Writing in The Wall Street Journal, Bob Gelfond of MQS Management (and a donor to Reason Foundation, the nonprofit that publishes this website) talks up how Bitcoin ("an electronic version of gold") represents the future:

The attraction of the Bitcoin is not just the anonymity it provides to users (an anonymity that the U.S. government has alleged some users have employed for money laundering). Bitcoin is also secure against traditional forms of counterfeiting. More important, the Bitcoin is designed to be scarce and thus immune to inflation. There is a limit to the number of Bitcoins—21 million—that is determined by a transparent rule and not by the whim of a central banker…. It is likely that other digital alternatives to currency will emerge, each one competing in the market to satisfy the needs of users.
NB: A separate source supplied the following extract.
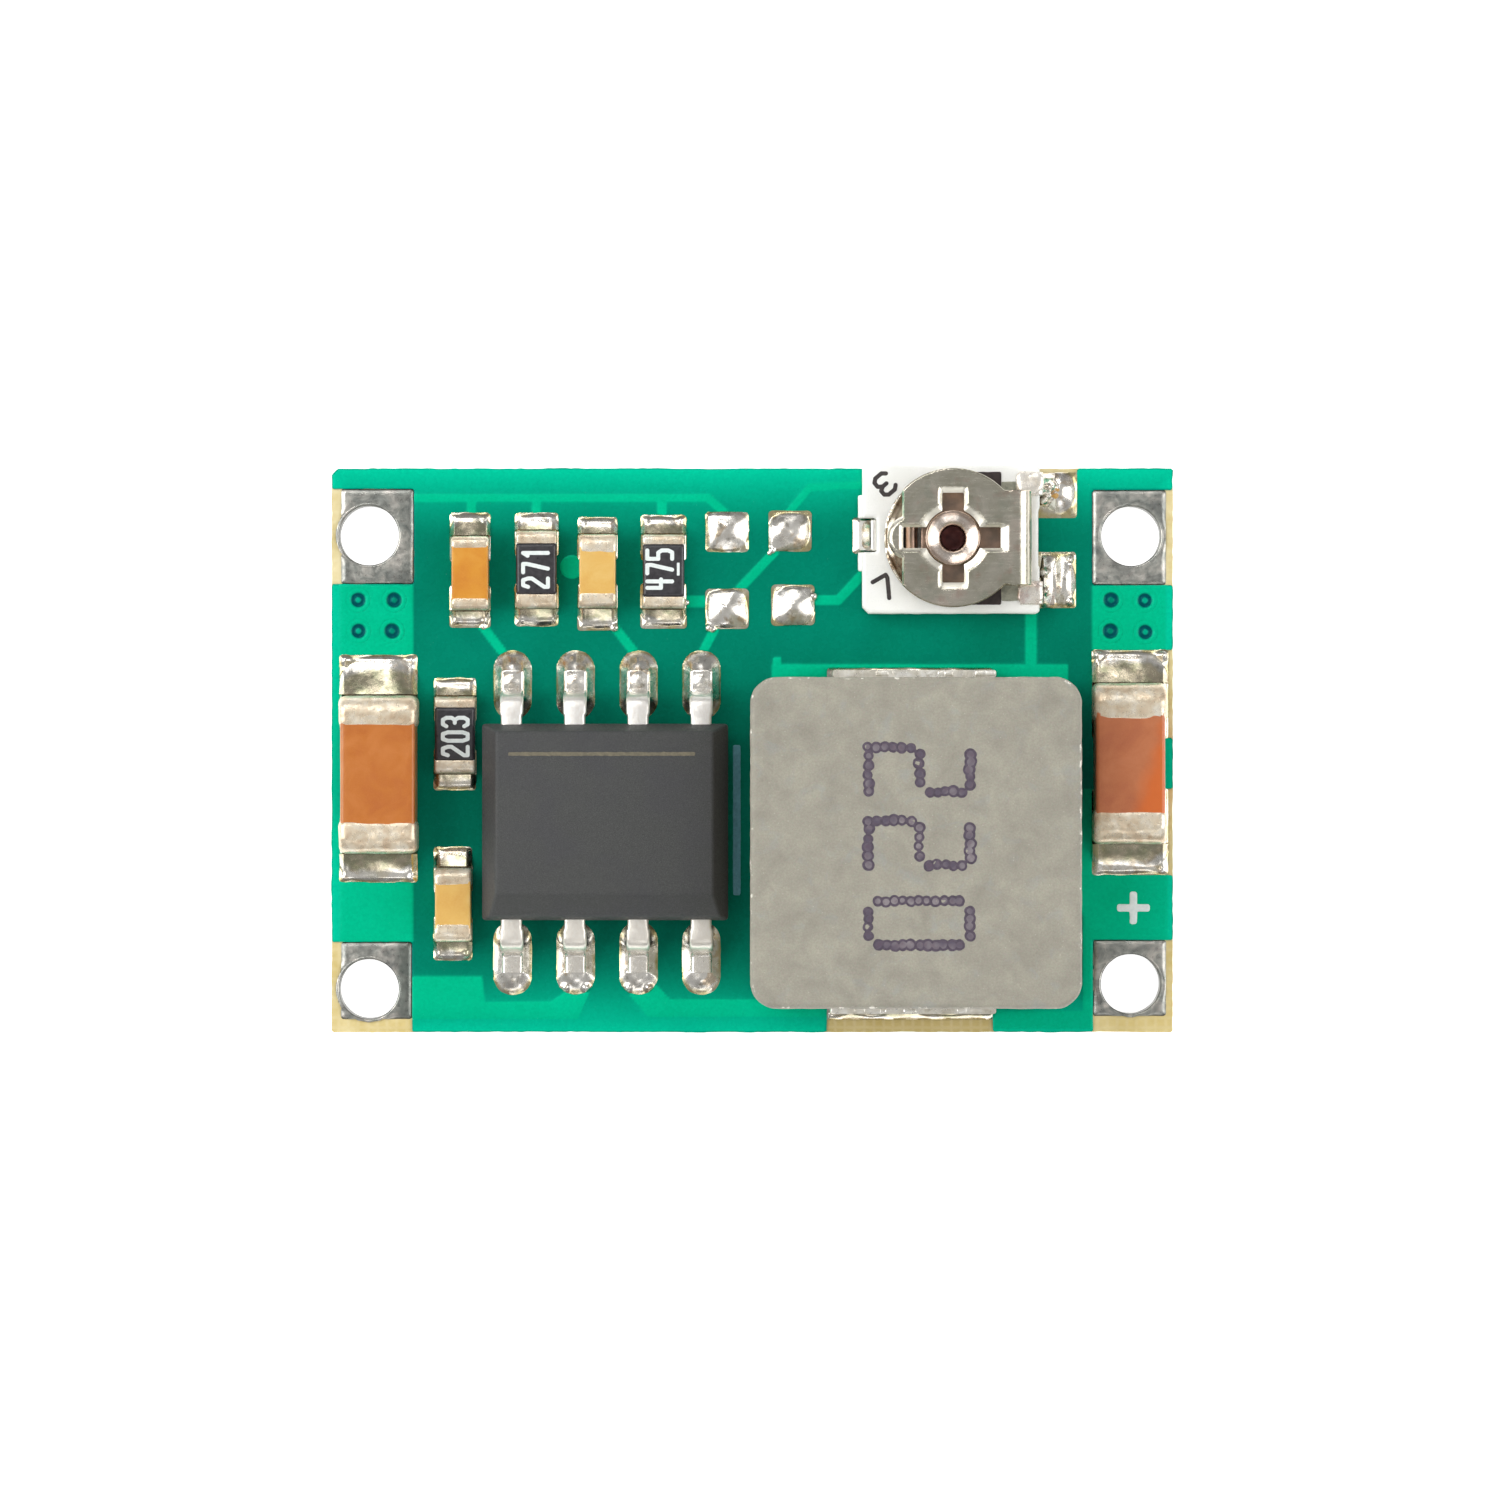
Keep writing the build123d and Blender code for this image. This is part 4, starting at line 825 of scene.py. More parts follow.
def piece(name, data, material, body="module", node=(), angle=38):
    verts, faces = data
    me = bpy.data.meshes.new(name)
    me.from_pydata((np.asarray(verts, float) * MM).tolist(), [], faces)
    me.validate()
    bm = bmesh.new()
    bm.from_mesh(me)
    loose = [v for v in bm.verts if not v.link_faces]
    bmesh.ops.delete(bm, geom=loose, context="VERTS")
    bmesh.ops.recalc_face_normals(bm, faces=bm.faces)
    bm.to_mesh(me)
    bm.free()
    me.polygons.foreach_set("use_smooth", [True] * len(me.polygons))
    me.set_sharp_from_angle(angle=math.radians(angle))
    me.materials.append(material)
    me.update()
    ob = bpy.data.objects.new(name, me)
    scene.collection.objects.link(ob)
    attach(ob, body)
    if node:
        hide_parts(*((node,) if isinstance(node, str) else node))
    return ob


def dress(node, material):
    """A new material for a CAD node that keeps its shape."""
    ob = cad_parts[node]
    if ob.material_slots:
        for s in ob.material_slots:
            s.material = material
    else:
        ob.data.materials.append(material)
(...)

The possibilities are limited only by the imagination. Here is one: Cloud-computing companies could issue certificates convertible into an hour of premium computing. Prices for other services could be quoted in terms of these certificates. The analogy is to traditional gold-backed currency, which was redeemable into physical gold at the option of the owner…. It is impossible to predict what kinds of money a truly free market will create in an increasingly digitized world. But we can be confident in predicting that just as markets improve the quality of all products, they will do the same for money.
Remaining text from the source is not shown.